Gather all lines with the word "parts" in them.
╭──
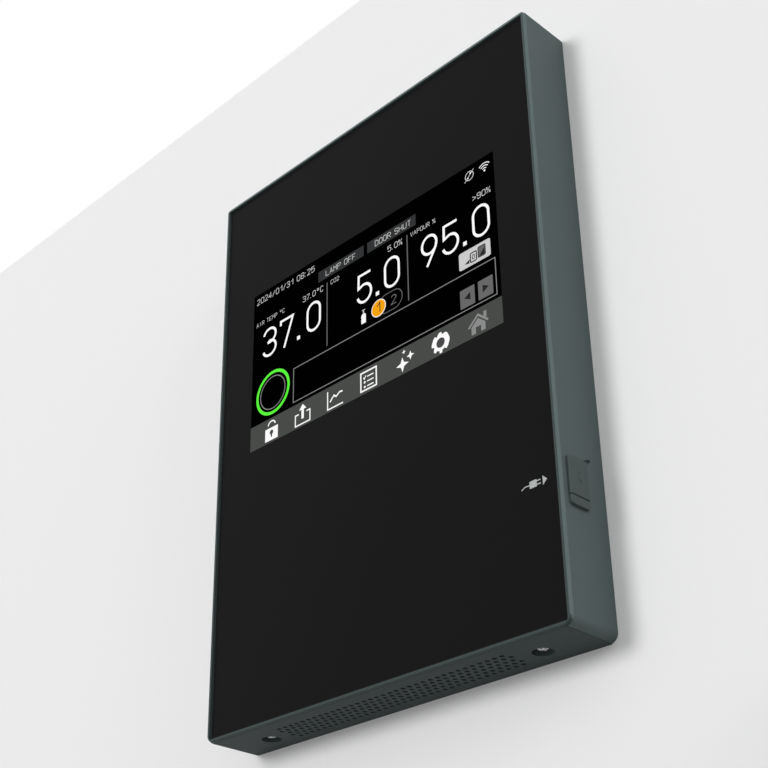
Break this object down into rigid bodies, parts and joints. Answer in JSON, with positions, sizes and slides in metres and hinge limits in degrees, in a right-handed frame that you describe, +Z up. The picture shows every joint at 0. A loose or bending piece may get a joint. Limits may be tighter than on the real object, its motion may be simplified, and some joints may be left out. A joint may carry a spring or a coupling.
{
  "type": "carbon dioxide incubator",
  "caption": "Direct-heat cell incubator with an insulated outer door that carries a touch-screen control panel, an inner glass door, shelves, a humidity pan and a fan duct.",
  "frame": {"origin": "on the bench under the middle of the object's box", "axes": "+X to the right as seen from the front, +Y back into the cabinet, +Z up; the doors face -Y"},
  "size_m": [0.62, 0.7322, 0.9116],
  "materials": {
    "casing_paint": "satin",
    "door_paint": "satin",
    "liner_paint": "satin",
    "zinc_steel": "satin",
    "foam": "matte",
    "stainless": "satin",
    "bright_steel": "polished",
    "motor_metal": "satin",
    "white_plastic": "satin",
    "lamp_glass": "polished",
    "clear_glass": "polished",
    "pale_silicone": "matte",
    "grey_rubber": "matte",
    "slate_plastic": "matte",
    "slate_rubber": "matte",
    "dark_plastic": "matte",
    "black_glass": "satin",
    "display_black": "satin",
    "circuit_board": "satin",
    "brass": "satin",
    "foot_rubber": "matte"
  },
  "bodies": {
    "cabinet": {"side_panel_left": "casing_paint", "side_panel_right": "casing_paint", "top_panel": "casing_paint", "rear_panel": "casing_paint", "base_plate": "zinc_steel", "front_collar": "liner_paint", "insulation": "foam", "chamber": "stainless", "shelf_rack_left": "stainless", "shelf_rack_right": "stainless", "air_duct_cover": "stainless", "fan_motor": "motor_metal", "uv_lamp": "lamp_glass", "lamp_holders": "white_plastic", "gas_sensor": "white_plastic", "temperature_probe": "stainless", "inner_door_seal": "pale_silicone", "inner_hinge_posts": "bright_steel", "magnet_catch": "white_plastic", "hinge_bracket_top": "zinc_steel", "hinge_bracket_bottom": "zinc_steel", "service_cover": "casing_paint", "service_board": "circuit_board", "power_inlet": "dark_plastic", "gas_inlets": "brass", "port_sleeve": "white_plastic", "casing_screws": "zinc_steel"},
    "outer_door": {"door_skin": "door_paint", "door_liner": "liner_paint", "door_insulation": "foam", "door_seal": "grey_rubber", "door_handle": "slate_plastic", "hinge_bushes": "white_plastic", "panel_housing": "slate_plastic", "panel_under_cover": "slate_plastic", "panel_glass": "black_glass", "display_module": "display_black", "control_board": "circuit_board", "speaker": "dark_plastic", "usb_socket": "bright_steel", "usb_cover_root": "slate_rubber", "panel_back_plate": "zinc_steel", "panel_screws": "bright_steel"},
    "inner_door": {"inner_door_glass": "clear_glass", "inner_hinge_clamps": "bright_steel", "inner_door_grip": "dark_plastic"},
    "usb_cover": {"usb_cover": "slate_rubber"},
    "fan": {"fan_wheel": "white_plastic", "fan_shaft": "bright_steel"},
    "stopper": {"port_stopper": "pale_silicone"},
    "rocker": {"power_switch": "dark_plastic"},
    "pan": {"humidity_pan": "stainless"},
    "shelf_1": {"shelf_1": "stainless"},
    "shelf_2": {"shelf_2": "stainless"},
    "shelf_3": {"shelf_3": "stainless"},
    "shelf_4": {"shelf_4": "stainless"},
    "foot_front_left": {"levelling_foot_front_left": "foot_rubber"},
    "foot_front_right": {"levelling_foot_front_right": "foot_rubber"},
    "foot_rear_left": {"levelling_foot_rear_left": "foot_rubber"},
    "foot_rear_right": {"levelling_foot_rear_right": "foot_rubber"}
  },
  "joints": [
    {"name": "outer_door_hinge", "type": "hinge", "parent": "cabinet", "child": "outer_door", "pos_m": [-0.296, -0.2921, 0.47], "axis": [0, 0, -1], "range_deg": [0, 100]},
    {"name": "inner_door_hinge", "type": "hinge", "parent": "cabinet", "child": "inner_door", "pos_m": [-0.263, -0.2411, 0.4625], "axis": [0, 0, -1], "range_deg": [0, 80.5]},
    {"name": "shelf_1_slide", "type": "slide", "parent": "cabinet", "child": "shelf_1", "axis": [0, -1, 0], "range_m": [0, 0.0667]},
    {"name": "shelf_2_slide", "type": "slide", "parent": "cabinet", "child": "shelf_2", "axis": [0, -1, 0], "range_m": [0, 0.0667]},
    {"name": "shelf_3_slide", "type": "slide", "parent": "cabinet", "child": "shelf_3", "axis": [0, -1, 0], "range_m": [0, 0.0667]},
    {"name": "shelf_4_slide", "type": "slide", "parent": "cabinet", "child": "shelf_4", "axis": [0, -1, 0], "range_m": [0, 0.0667]},
    {"name": "pan_slide", "type": "slide", "parent": "cabinet", "child": "pan", "axis": [0, -1, 0], "range_m": [0, 0.0667]},
    {"name": "usb_cover_fold", "type": "hinge", "parent": "outer_door", "child": "usb_cover", "pos_m": [0.19505, -0.3436, 0.5506], "axis": [0, 1, 0], "range_deg": [0, 100]},
    {"name": "fan_spin", "type": "hinge", "parent": "cabinet", "child": "fan", "pos_m": [0, 0.28, 0.665], "axis": [0, 1, 0], "continuous": true},
    {"name": "stopper_slide", "type": "slide", "parent": "cabinet", "child": "stopper", "axis": [0, 1, 0], "range_m": [0, 0.048]},
    {"name": "power_switch_rock", "type": "hinge", "parent": "cabinet", "child": "rocker", "pos_m": [-0.22, 0.3389, 0.198], "axis": [1, 0, 0], "range_deg": [0, 16]},
    {"name": "foot_front_left_turn", "type": "hinge", "parent": "cabinet", "child": "foot_front_left", "pos_m": [-0.265, -0.2051, 0.02], "axis": [0, 0, 1], "continuous": true},
    {"name": "foot_front_right_turn", "type": "hinge", "parent": "cabinet", "child": "foot_front_right", "pos_m": [0.265, -0.2051, 0.02], "axis": [0, 0, 1], "continuous": true},
    {"name": "foot_rear_left_turn", "type": "hinge", "parent": "cabinet", "child": "foot_rear_left", "pos_m": [-0.265, 0.2949, 0.02], "axis": [0, 0, 1], "continuous": true},
    {"name": "foot_rear_right_turn", "type": "hinge", "parent": "cabinet", "child": "foot_rear_right", "pos_m": [0.265, 0.2949, 0.02], "axis": [0, 0, 1], "continuous": true}
  ],
  "couplings": [
    {"joint": "inner_door_hinge", "follows": "outer_door_hinge", "ratio": 0.8},
    {"joint": "shelf_1_slide", "follows": "outer_door_hinge", "m_per_rad": 0.038},
    {"joint": "shelf_2_slide", "follows": "outer_door_hinge", "m_per_rad": 0.038},
    {"joint": "shelf_3_slide", "follows": "outer_door_hinge", "m_per_rad": 0.038},
    {"joint": "shelf_4_slide", "follows": "outer_door_hinge", "m_per_rad": 0.038},
    {"joint": "pan_slide", "follows": "outer_door_hinge", "m_per_rad": 0.038}
  ]
}
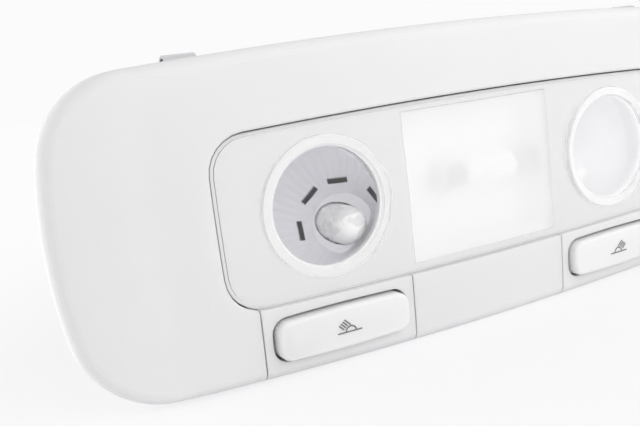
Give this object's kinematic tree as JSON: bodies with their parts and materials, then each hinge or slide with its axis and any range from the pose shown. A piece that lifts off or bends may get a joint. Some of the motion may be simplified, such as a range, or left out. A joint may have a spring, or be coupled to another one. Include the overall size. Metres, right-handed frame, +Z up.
{
  "type": "car dome light",
  "caption": "Overhead car interior light: bowed bezel with a clear lens over two fluted reading lamps and a frosted centre window, with two push buttons below",
  "frame": {"origin": "Centre of the seat plane, the plane of the bezel's rear rim that lies on the headliner; at the height of the lamps' centres and on the plane of symmetry.", "axes": "+X to the right along the width, seen from the front; +Y back through the roof opening; +Z up towards the edge with the spring clips, with the buttons at the bottom. The front faces -Y. In the car the front looks down."},
  "size_m": [0.219, 0.0485, 0.0794],
  "materials": {
    "bezel_plastic": "fine moulded texture",
    "clear_cover": "clear moulded polycarbonate",
    "clear_lens": "clear moulded polycarbonate",
    "carrier_plastic": "smooth moulded",
    "frosted_window": "frosted",
    "white_plastic": "smooth white",
    "reflector_metal": "vacuum metallised",
    "bulb_glass": "clear glass",
    "filament_wire": "bare wire",
    "socket_plastic": "moulded",
    "cap_metal": "drawn",
    "contact_metal": "tin plated",
    "button_plastic": "smooth moulded",
    "switch_plastic": "moulded",
    "spring_steel": "rolled",
    "housing_plastic": "moulded",
    "strip_brass": "stamped sheet",
    "connector_plastic": "moulded",
    "screw_steel": "zinc plated"
  },
  "bodies": {
    "light_body": {"trim_frame": "bezel_plastic", "lens_cover": "clear_cover", "lamp_carrier": "carrier_plastic", "centre_diffuser": "frosted_window", "centre_reflector": "white_plastic", "left_reading_lens": "clear_lens", "right_reading_lens": "clear_lens", "left_reflector": "reflector_metal", "right_reflector": "reflector_metal", "left_bulb": "bulb_glass", "right_bulb": "bulb_glass", "left_bulb_filament": "filament_wire", "right_bulb_filament": "filament_wire", "left_bulb_socket": "socket_plastic", "right_bulb_socket": "socket_plastic", "festoon_glass": "bulb_glass", "festoon_caps": "cap_metal", "festoon_filament": "filament_wire", "festoon_contact_left": "contact_metal", "festoon_contact_right": "contact_metal", "left_switch_panel": "bezel_plastic", "centre_panel": "bezel_plastic", "right_switch_panel": "bezel_plastic", "left_return_spring": "spring_steel", "right_return_spring": "spring_steel", "left_switch_body": "switch_plastic", "right_switch_body": "switch_plastic", "rear_housing": "housing_plastic", "supply_strip": "strip_brass", "ground_strip": "strip_brass", "connector_housing": "connector_plastic", "connector_pins": "contact_metal", "left_spring_clip": "spring_steel", "right_spring_clip": "spring_steel", "housing_screws": "screw_steel"},
    "left_key": {"left_button": "button_plastic", "left_plunger": "switch_plastic"},
    "right_key": {"right_button": "button_plastic", "right_plunger": "switch_plastic"}
  },
  "joints": [
    {"name": "left_button_press", "type": "slide", "parent": "light_body", "child": "left_key", "axis": [0, 1, 0], "range_m": [0, 0.002], "stiffness_N_per_m": 500, "springref_m": -0.001, "deforming": ["left_return_spring"]},
    {"name": "right_button_press", "type": "slide", "parent": "light_body", "child": "right_key", "axis": [0, 1, 0], "range_m": [0, 0.002], "stiffness_N_per_m": 500, "springref_m": -0.001, "deforming": ["right_return_spring"]}
  ]
}
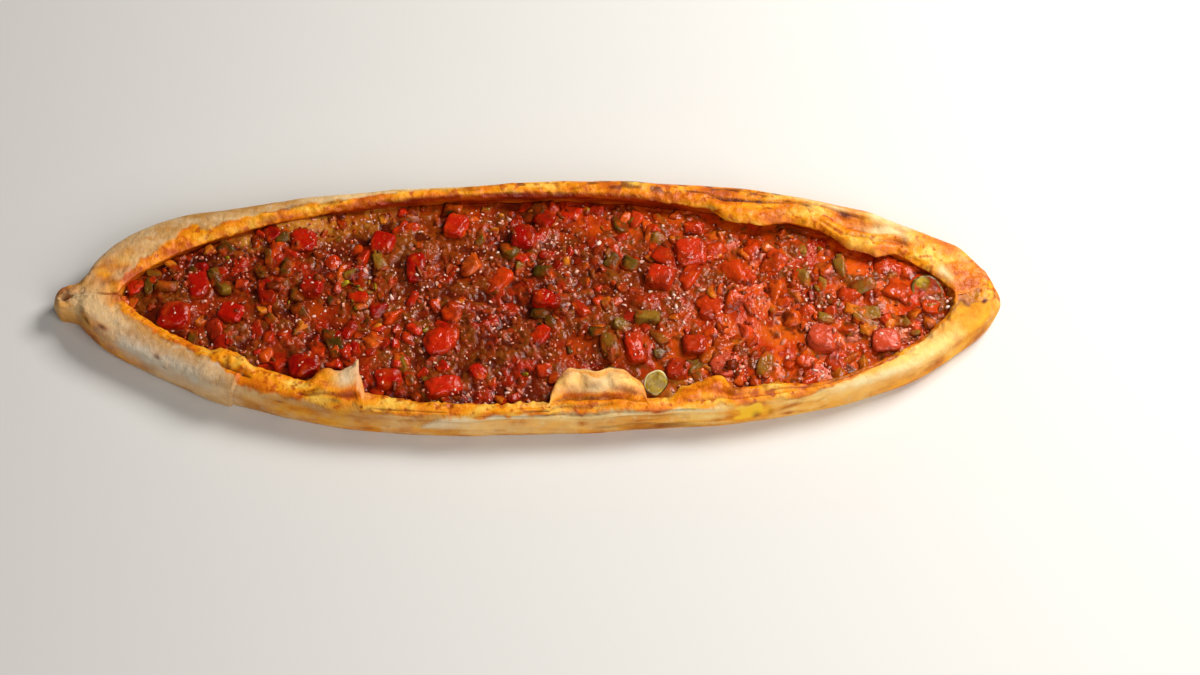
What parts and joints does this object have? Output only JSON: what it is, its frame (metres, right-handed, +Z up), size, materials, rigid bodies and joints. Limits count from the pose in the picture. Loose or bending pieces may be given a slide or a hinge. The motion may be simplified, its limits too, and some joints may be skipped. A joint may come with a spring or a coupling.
{
  "type": "turkish pide",
  "caption": "Boat-shaped baked flatbread with folded rim and pinched ends, filled with a moist heap of diced red pepper, tomato, green pepper and minced meat.",
  "frame": {"origin": "centre of the flat base of the bread, on the surface it lies on", "axes": "+X along the length towards the broad folded end, the pinched knob at -X; +Y towards the back edge with the doubled fold; +Z up out of the filling"},
  "size_m": [0.4, 0.1197, 0.0199],
  "materials": {
    "baked_dough": "baked dough: pale flour-dusted outside, orange oil-stained rim",
    "filling_mince": "moist crumbly mince in red juice, many small glints",
    "red_pepper_flesh": "wet cooked red pepper",
    "tomato_flesh": "wet cooked tomato, paler than the pepper",
    "green_pepper_flesh": "cooked green pepper, olive with a darker skin"
  },
  "bodies": {
    "root": {"crust": "baked_dough", "filling": "filling_mince", "red_pepper_01": "red_pepper_flesh", "red_pepper_02": "red_pepper_flesh", "red_pepper_03": "red_pepper_flesh", "red_pepper_04": "red_pepper_flesh", "red_pepper_05": "red_pepper_flesh", "red_pepper_06": "red_pepper_flesh", "red_pepper_07": "red_pepper_flesh", "red_pepper_08": "red_pepper_flesh", "red_pepper_09": "red_pepper_flesh", "red_pepper_10": "red_pepper_flesh", "red_pepper_11": "red_pepper_flesh", "red_pepper_12": "red_pepper_flesh", "red_pepper_13": "red_pepper_flesh", "red_pepper_14": "red_pepper_flesh", "red_pepper_15": "red_pepper_flesh", "red_pepper_16": "red_pepper_flesh", "red_pepper_17": "red_pepper_flesh", "red_pepper_18": "red_pepper_flesh", "red_pepper_19": "red_pepper_flesh", "tomato_01": "tomato_flesh", "tomato_02": "tomato_flesh", "tomato_03": "tomato_flesh", "green_pepper_01": "green_pepper_flesh", "green_pepper_02": "green_pepper_flesh", "pepper_slice_01": "green_pepper_flesh", "pepper_slice_02": "green_pepper_flesh"}
  },
  "joints": []
}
╰──
_Solution to this problem_:
Break this object down into rigid bodies, parts and joints. Answer in JSON, with positions, sizes and slides in metres and hinge limits in degrees, in a right-handed frame that you describe, +Z up. The picture shows every joint at 0. A loose or bending piece may get a joint. Limits may be tighter than on the real object, its motion may be simplified, and some joints may be left out. A joint may carry a spring or a coupling.
Give this object's kinematic tree as JSON: bodies with their parts and materials, then each hinge or slide with its axis and any range from the pose shown. A piece that lifts off or bends may get a joint. Some of the motion may be simplified, such as a range, or left out. A joint may have a spring, or be coupled to another one. Include the overall size. Metres, right-handed frame, +Z up.
What parts and joints does this object have? Output only JSON: what it is, its frame (metres, right-handed, +Z up), size, materials, rigid bodies and joints. Limits count from the pose in the picture. Loose or bending pieces may be given a slide or a hinge. The motion may be simplified, its limits too, and some joints may be skipped. A joint may come with a spring or a coupling.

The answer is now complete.